Of course the traveling interstellar pilot would always experience or feel the constantly ever increasing acceleration (probably interpreted as a source of artificial gravity according to Einstein’s Principle of Equivalence between acceleration and gravity), just like (even with your eyes closed) you know acceleration is happening when the car you’re in turns a corner because you are pushed to one side of the vehicle, or when you are pushed into the back of your seat when the aircraft starts its takeoff run. You could interpret the pushing as a form of artificial gravity. That’s in contrast to feeling no extra forces when the car or plane is moving at constant velocity in a straight line. If your eyes are closed, you might swear you’re not moving at all. Additionally, you (the pilot), if you are carrying an onboard fuel supply, would notice that your fuel supply was decreasing at an ever increasing rate as increasing fuel units are needed to keep up the extra and ever increasing acceleration to push the ever increasing massiveness of you and your ship towards light speed. If it takes one unit of fuel to accelerate you one unit, and then it takes two units, then three, etc. you could probably deduce that your mass was increasing.
Analogy #1 – Does an electron ‘feel’ or ‘notice’ becoming more and more massive as it is being ever accelerated in a particle accelerator? Probably not. But, from the POV of the experimenter who’s counting on it, and from the administrator who has to pay the ever accelerating energy bill (it takes ever increasing amounts of energy to keep pushing the electron faster and faster because the electron is becoming heavier and heavier the faster and faster it goes), the effect is real enough.
Analogy #2 – Say you want to commit suicide by diving into a massive Black Hole, which, of course, has high gravity. And say you are observed attempting this by someone who’s a safe distance away, where there isn’t high gravity. Now clocks run slower in high gravitational fields and faster in low gravitational fields. So, from the POV of our suicide victim, unaware or unable to measure the slowing time rate (again, all measuring devices in the same vicinity are equally affected), a minute is still a minute is still a minute, and her demise from her POV is in quick-smart (her normal) time. To the external observer, a minute is still a minute is still a minute, but his watch is running much faster relative to that of the victim’ watch. So, he sees her demise (by observing her watch) dragged out and on and on and on and on in molasses time. Or put another way, she see him living life in the fast lane (assuming she can see his watch); he sees her living life in the slow lane. However, in both cases, the suicide diver via Black Hole is observed. She enters the Black Hole and becomes spaghetti-fied (if she goes in head first, the gravity at her head is stronger than the gravity at her feet and she becomes stretched out like a noodle as down she goes). Time may tick over at different rates for the external male and the female victim, but it doesn’t ever reach the point of standing still.

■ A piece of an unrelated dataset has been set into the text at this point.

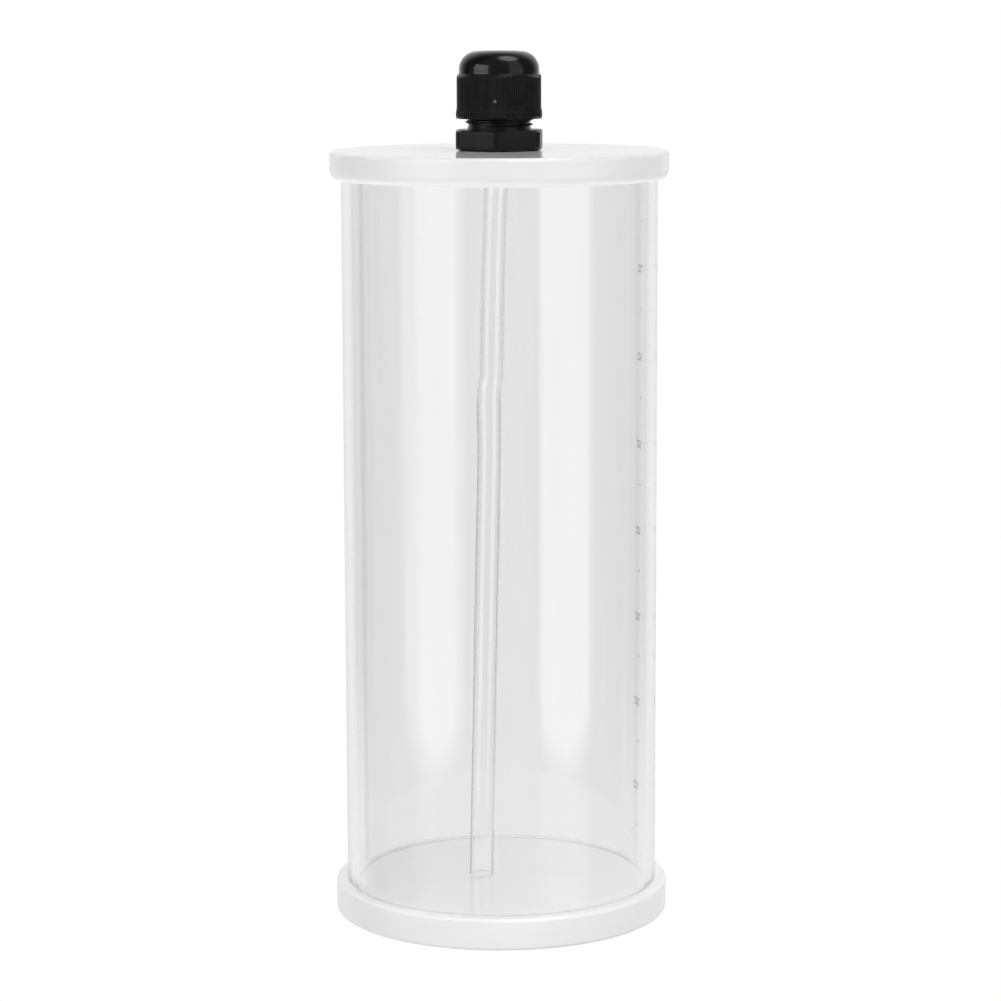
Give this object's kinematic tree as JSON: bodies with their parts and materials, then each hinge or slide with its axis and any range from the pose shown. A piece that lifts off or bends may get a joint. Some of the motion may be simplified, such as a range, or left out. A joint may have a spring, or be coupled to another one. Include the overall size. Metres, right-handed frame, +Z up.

Why? No macro object, like our wannabe suicide person, can travel at or above light speed (roughly 300,000 kilometers per second). Thus, our victim can only approach the Black Hole and enter it at less than the speed of light. Time slows down more and more (according to an external observer) for the person going ever and ever faster. But, while time would stop at light speed, the victim never gets to light speed (it’s impossible) and thus he sees her enter the event horizon – she then vanishes from sight. Thus, spaghetti-fication inevitably occurs – fast from the POV of the victim; long and dragged out according to the outside observer. If time stood still for the victim as witnessed by the outside observer, yet proceeded normally as perceived from the victim’s POV, then we’d have a case of something that both is, and is not, which is absurd.
The same applies; methinks, in the case of approaching light speed and turning into a Black Hole. The outside observer would notice it, just like the experimenter notices the mass increase in the accelerating electron, even if the person (or particle) doing the accelerating doesn’t. But again, you can’t have a case of something that both occurs and does not occur. Perhaps in the case of the unfortunate interstellar traveler who notices nothing amiss, it’s another case of what you don’t know or can’t measure can still hurt you.
In any event, it will be many generations yet before this approaching light speed interstellar journey becomes a factual scenario – it’s currently just another thought experiment. No doubt when the time comes, if the time ever comes, state of the art physics will know the answer in advance.